Working in sprints

What do you do during a working day? Do you do approximately eight hours of work fairly steadily? By which I meant to say, do you achieve roughly the same amount of stuff during each hour? Or do you sit around apparently fidgeting for several hours then have an attack of productivity and get a day’s work done all in one go at very high speed and then go back to apparently doing nothing? I do the latter, and I’m rather embarrassed about it so it’s difficult to write about. But I’m coming to realise that it may be a brain-wiring thing rather than a “being a dysfunctional idle pillock” thing. Incidentally, if you were expecting this blog to be about the kind of Sprints in Agile, well, I’m really sorry, and you may be reading the wrong blog…

I’ve always been what I’ve characterised to myself as a “sprint worker”. What I mean is that I can have bursts of intense productivity and then need to do something else. The same pattern as a sprinter who might run incredibly fast for a short time and then need a break. The opposite would be a marathon runner type of worker, who can maintain a steady rate of progress for a long time – they won’t be as fast as a sprinter over short periods, but will get at least as much done in total. My impression is that in professional life we value workers who fit the marathon pattern – it’s easiest for a manager to keep track of productivity if it’s fairly consistent through the day, so you know that any one hour of work is going to be roughly equivalent to another. Ideally, I suspect many firms would like people who can sprint continuously all day – some can, but many try and burn out. It’s a pattern of working all too often expected of people in graduate entry schemes – relying on their “youthful energy” to carry them through. How many times have you heard a junior colleague referred to as working “like a Duracell bunny“? That’s what I’m talking about.

I can’t work like that, but I feel the pressure to fit in and keep going consistently through the day. That leads me to mask my working pattern as well as my autism. For example, I stay at my desk during the day even if I know I’m not going to achieve much for a while, because I know that’s what’s expected of me. And in a way, being here is my job – as a leader I need to be on hand to respond to people if they come to me with issues, problems or questions. But while I’m at my desk/computer I feel that I need to be achieving a consistent amount of stuff, continuously and I really can’t work like that. I never could – even when I was on a graduate entry scheme.

As an example, if I’m working on a problem then the way my brain seems to reach the answer is by collecting information, letting it churn around in my brain for a while (during which outwardly nothing is being achieved) and then suddenly it all crystalises in a moment in my head and I complete the task in next to no time (the “sprint”). It wrong-foots colleagues not to be able to see continuous progress – when everything happens all in a lump at the end of a period of time, they suspect you of having been secretive and not involved them. When in fact you yourself had no idea what you were going to come up with until the last minute either.

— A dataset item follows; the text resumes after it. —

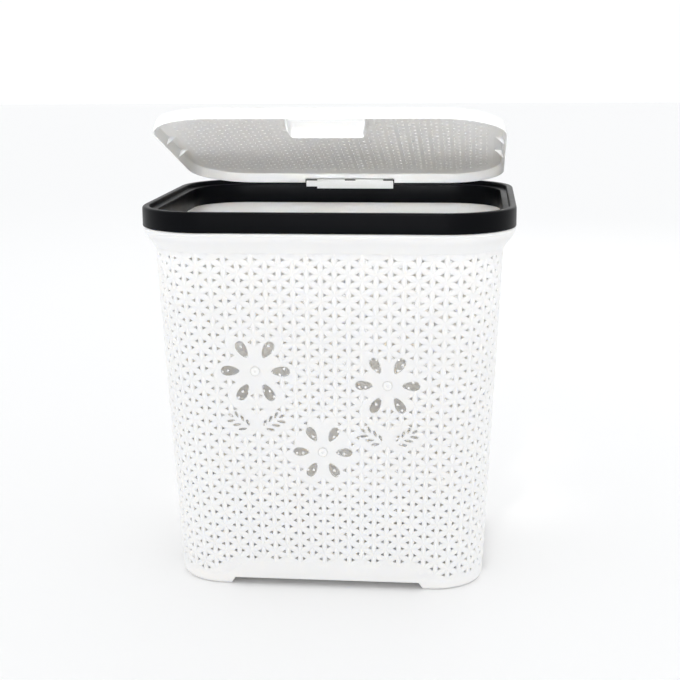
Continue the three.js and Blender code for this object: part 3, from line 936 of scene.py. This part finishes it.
def make_ring(material):
    """An upside-down channel with a raised bead outside and a lower ledge inside for the lid."""
    ledge_top = RING_TOP - RING_LEDGE_DROP
    width = RING_BEAD + RING_LEDGE
    under_top, under_ledge = RING_TOP - RING_SKIN, ledge_top - RING_SKIN
    section = rounded([  # inset, height and edge radius
        (0, RING_TOP - RING_OUTER_DROP, 0.8),
        (0, RING_TOP, 3.2),
        (RING_BEAD, RING_TOP, 1.7),
        (RING_BEAD, ledge_top, 0.6),
        (width, ledge_top, 1.2),
        (width, RING_TOP - RING_INNER_DROP, 0.9),
        (width - RING_SKIN, RING_TOP - RING_INNER_DROP, 0.9),
        (width - RING_SKIN, under_ledge, 0.5),
        (RING_BEAD - RING_SKIN, under_ledge, 0.4),
        (RING_BEAD - RING_SKIN, under_top, 0.6),
        (RING_SKIN, under_top, 1.0),
        (RING_SKIN, RING_TOP - RING_OUTER_DROP, 0.8),
    ])
    rows = [ring_row(inset(RING_SIZE, by), z, ROUND_COUNT) for by, z in section]
    ring = lofted("ring", rows, wrap_rows=True)
    half, front, back = LEG_SLOT.values()
    slots = [
        eased_box("slot", (x - half, front, ledge_top - 4), (x + half, back, ledge_top + PAST), 0)
        for x in BRACKET_LEGS
    ]
    combine(ring, "DIFFERENCE", [merged(slots)])
    return finish_piece(ring, "black_ring", "basket", "rim_collar", material)


# ---------------------------------------------------------------- hinge bracket


def make_bracket(material):
    """The bracket clipped over the ring's rear ledge, with two knuckles on posts."""
    ledge_top = RING_TOP - RING_LEDGE_DROP
    post_back = RING_SIZE[1] - RING_BEAD - BRACKET_GAP
    plate_back = post_back - RING_LEDGE
    plate_front = plate_back - PLATE_SKIN
    shelf_low = ledge_top + BRACKET_GAP
    plate = eased_box(
        "plate", (-HINGE_HALF, plate_front, PLATE_LOW), (HINGE_HALF, plate_back, PLATE_TOP), 0.6
    )
    parts = [
        eased_box(
            "shelf", (-HINGE_HALF + 0.4, plate_front + 0.6, shelf_low),
            (HINGE_HALF - 0.4, post_back, shelf_low + BRACKET_SHELF), 0.3,
        )
    ]
    for x0, x1 in BRACKET_KNUCKLES:
        post_low = (x0, post_back - BRACKET_POST, shelf_low + 0.2)
        parts.append(eased_box("post", post_low, (x1, post_back, HINGE_Z), 0.3))
        parts.append(bar_along_x("knuckle", KNUCKLE_RADIUS, x0, x1, HINGE_Y, HINGE_Z))
    for x in BRACKET_LEGS:
        leg_back = post_back - LEG_BACK
        leg_low = (x - LEG_HALF, leg_back - LEG_SKIN, PLATE_LOW - LEG_DROP)
        parts.append(eased_box("leg", leg_low, (x + LEG_HALF, leg_back, shelf_low + PAST)))
    combine(plate, "UNION", parts)
    groove_low, groove_width, groove_depth = PLATE_GROOVE.values()
    corner = eased_box(
        "corner", (-HINGE_HALF - PAST, plate_front - PAST, PLATE_LOW - PAST),
        (-HINGE_HALF + PLATE_CORNER, plate_back + PAST, groove_low), 0,
    )
    groove = eased_box(
        "groove", (-HINGE_HALF - PAST, plate_front - PAST, groove_low),
        (HINGE_HALF + PAST, plate_front + groove_depth, groove_low + groove_width), 0,
    )
    bore_end = HINGE_HALF + PAST
    bore = bar_along_x("bore", BORE_RADIUS, -bore_end, bore_end, HINGE_Y, HINGE_Z, 0)
    combine(plate, "DIFFERENCE", [corner, groove, bore])
    return finish_piece(plate, "bracket", "basket", "hinge_bracket", material)


# ---------------------------------------------------------------- lid

LID_PLACE = Matrix.Translation((0, HINGE_Y * MM, HINGE_Z * MM)) @ Matrix.Rotation(-REST_ANGLE, 4, "X")


def field_depth(x, y, size, middle=0):
    """How far inside a rounded rectangle a point is, negative outside."""
    over_x = np.abs(x) - (size[0] - size[2])
    over_y = np.abs(y - middle) - (size[1] - size[2])
    outside = np.hypot(np.maximum(over_x, 0), np.maximum(over_y, 0))
    return size[2] - outside - np.minimum(np.maximum(over_x, over_y), 0)


def lid_point(columns, rows):
    return columns * LID_COLUMN_STEP, LID_MIDDLE - rows * LID_ROW_STEP


def lid_depth(x, y):
    """How far inside the lid's woven field a point is, and clear of the grip."""
    grip = (GRIP_HALF, (GRIP_BACK - GRIP_FRONT) / 2, GRIP_CORNER)
    beside_grip = -field_depth(x, y, grip, (GRIP_BACK + GRIP_FRONT) / 2)
    return np.minimum(field_depth(x, y, LID_WEAVE, LID_MIDDLE), beside_grip - LID_GRIP_BORDER)


def lid_weave():
    """The perforated weave of the lid: raised strands on top, and flat underneath."""
    cells = lattice(range(-LID_STRANDS, LID_STRANDS + 1), range(-LID_ROWS, LID_ROWS + 1))
    strand, row, side = cells
    is_open = lid_depth(*lid_point(strand + side * CELL_MIDDLE, row)) > LID_HOLE_BORDER
    level = LID_TOP - FLUSH - LID_STEP

    def place(points):
        x, y = lid_point(*points.T[:2])
        return np.stack([x, y, level + points[:, 2]], axis=1)

    def relief(places):
        return ease(lid_depth(*lid_point(places[..., 0], places[..., 1])) / LID_FADE)

    skin = level - LID_UNDER - LID_STEP
    weave = perforated_weave("lid", cells, is_open, 0, relief, skin, place)
    face_outwards(weave.data)
    outline = ring_row(inset(LID_SIZE, LID_TRIM), 0, ROUND_COUNT, LID_MIDDLE)[:, :2]
    return combine(weave, "INTERSECT", [prism("trim", outline, -LID_CUT, LID_CUT)])


def lid_border():
    """The lid's smooth border with its skirt, which flares a little downwards."""
    section = rounded([  # inset, height and edge radius
        (-LID_FLARE, LID_SKIRT_LOW, 0.8),
        (0.2, LID_TOP, 3.4),
        (LID_BORDER_WIDTH, LID_TOP, 0.3),
        (LID_BORDER_WIDTH, LID_UNDER, 0.3),
        (LID_SKIRT_SKIN + 0.1, LID_UNDER, 1.6),
        (LID_SKIRT_SKIN - LID_FLARE, LID_SKIRT_LOW, 0.8),
    ], 5)
    rows = [ring_row(inset(LID_SIZE, by), z, ROUND_COUNT, LID_MIDDLE) for by, z in section]
    return lofted("border", rows, wrap_rows=True)


def grip_cutter():
    slot = rounded([
        (-GRIP_HALF, GRIP_FRONT, GRIP_CORNER),
        (GRIP_HALF, GRIP_FRONT, GRIP_CORNER),
        (GRIP_HALF, GRIP_BACK, GRIP_CORNER),
        (-GRIP_HALF, GRIP_BACK, GRIP_CORNER),
    ], 6)
    return prism("slot", slot, LID_UNDER - 10, LID_TOP + 8)


def grip_scoop():
    """The finger scoop under the slot: a rear wall and two cheeks in one bent sheet."""

    def bend(half, front, back, radius, z):
        turn = np.linspace(0, math.pi / 2, 7)
        left = np.stack([-half + radius * (1 - np.cos(turn)), back - radius * (1 - np.sin(turn))], 1)
        line = np.concatenate([[(-half, front)], left, left[::-1] * (-1, 1), [(half, front)]])
        return np.insert(line, 2, z, axis=1)

    high = (LID_TOP + LID_UNDER) / 2
    back = GRIP_BACK + SCOOP_SKIN
    wide, narrow = GRIP_HALF + SCOOP_SKIN, SCOOP_LOW_HALF
    front, low_front = GRIP_FRONT + 1, SCOOP_LOW_FRONT
    rows = [
        bend(wide, front, back, GRIP_CORNER + SCOOP_SKIN, high),
        bend(narrow, low_front, back, GRIP_CORNER + SCOOP_SKIN, SCOOP_LOW),
        bend(narrow - SCOOP_SKIN, low_front, back - SCOOP_SKIN, GRIP_CORNER, SCOOP_LOW),
        bend(wide - SCOOP_SKIN, front, back - SCOOP_SKIN, GRIP_CORNER, high),
    ]
    scoop = lofted("scoop", rows, wrap_rows=True, wrap_columns=False)
    trim = rounded([
        (wide + 2, high + 2, 0), (-wide - 2, high + 2, 0),
        (-narrow - 1, SCOOP_LOW + 0.1, 8), (narrow + 1, SCOOP_LOW + 0.1, 8),
    ], 7)
    return combine(scoop, "INTERSECT", [prism("trim", trim, front - 2, back + 2, axis=1)])


def gusset(side, y):
    """A triangular web between the skirt and the underside, on the side -1 or 1."""
    edge = LID_SIZE[0] - LID_SKIRT_SKIN / 2
    high = (LID_TOP + LID_UNDER) / 2
    outline = [(edge, high), (edge - GUSSET_REACH, high), (edge + 1.8, high - GUSSET_REACH - 0.5)]
    return prism("gusset", np.array(outline) * (side, 1), y - GUSSET_HALF, y + GUSSET_HALF, axis=1)


def lid_knuckles():
    parts = []
    for x0, x1 in LID_KNUCKLES:
        web = eased_box("web", (x0, -LID_REAR - 1.5, 0), (x1, 0, LID_TOP), 0.3)
        heel = eased_box("heel", (x0, -0.5, 0), (x1, KNUCKLE_HEEL, LID_TOP), 0.3)
        parts += [bar_along_x("knuckle", KNUCKLE_RADIUS, x0, x1), web, heel]
    return parts


def make_lid(material):
    lid = lid_weave()
    combine(lid, "UNION", [lid_border()])
    notch_half = HINGE_HALF + 1.5
    notch = eased_box(
        "notch", (-notch_half, -LID_REAR - 6, LID_SKIRT_LOW - PAST),
        (notch_half, 0, PLATE_TOP + 1 - HINGE_Z), 0,
    )
    combine(lid, "DIFFERENCE", [grip_cutter(), notch])
    webs = merged([gusset(side, y) for side in (-1, 1) for y in GUSSET_PLACES])
    combine(lid, "UNION", [grip_scoop(), webs, *lid_knuckles()])
    bore = bar_along_x("bore", BORE_RADIUS, -HINGE_HALF - PAST, HINGE_HALF + PAST, edge=0)
    combine(lid, "DIFFERENCE", [bore])
    lid.data.transform(LID_PLACE)
    return finish_piece(lid, "lid", "lid", "lid_panel", material)


# ---------------------------------------------------------------- assembly

make_camera()
make_stage()
make_basket(make_material("basket_plastic"))
make_ring(make_material("ring_plastic"))
make_bracket(make_material("hinge_plastic"))
make_lid(make_material("lid_plastic"))
steel = make_material("pin_steel")
for pin_slot in frame["nodes"]["hinge_pin"].material_slots:
    pin_slot.material = steel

You can imagine how a manager seeing me sitting around apparently achieving nothing (during the churning around in the brain phase) might imagine I was doing nothing useful. Indeed sometimes I probably am doing nothing useful… So it looks better to give the impression of spreading the “sprint” moment of productivity out evenly across the working day/week and as far as possible to show colleagues interim steps of progress. Even if I’m having to invent them in order to look like I’m working in a “normal” way. I was talking to some autistic colleagues last week and it became clear that they worked like this too. Maybe lots of us are working in this way but all dutifully covering it up because it’s not what neurotypical society expects.

It may be really useful to managers to have a team of “Duracell bunnies” who can churn work out continuously and never get tired. And it may make most sense to colleagues to see progress being made continuously and regularly in an orderly fashion. But real people aren’t all like that, and even the people who are like that now, may burn out (or get tired/have kids/get sick/some other life change that affects their productivity) in the future. In reality people aren’t machines and a more resilient way of managing teams would be to accept that. For now, though, I’m feeling the social pressure to be continuously productive so I shall have to go and appear to do something useful…

Published by Helen Jeffries

Helen Jeffries is currently a Deputy Director working on healthcare for Ukrainian refugees in the Department of Health and Social Care. Prior to that she was a DD in the Cabinet Office Covid Task Force, which she joined on loan from DHSC where she had been working on Covid response and the Covid Contact Tracing App. Helen was diagnosed autistic five years ago. “I thought then that being autistic was a total barrier to career progression as I couldn’t see any openly autistic senior civil servants. Recent national crises have given me progression opportunities so now I’m attempting to be the open autistic role model I lacked myself. I do that by being an active campaigner in the public sector for more understanding of autism and acceptance of autistic colleagues.”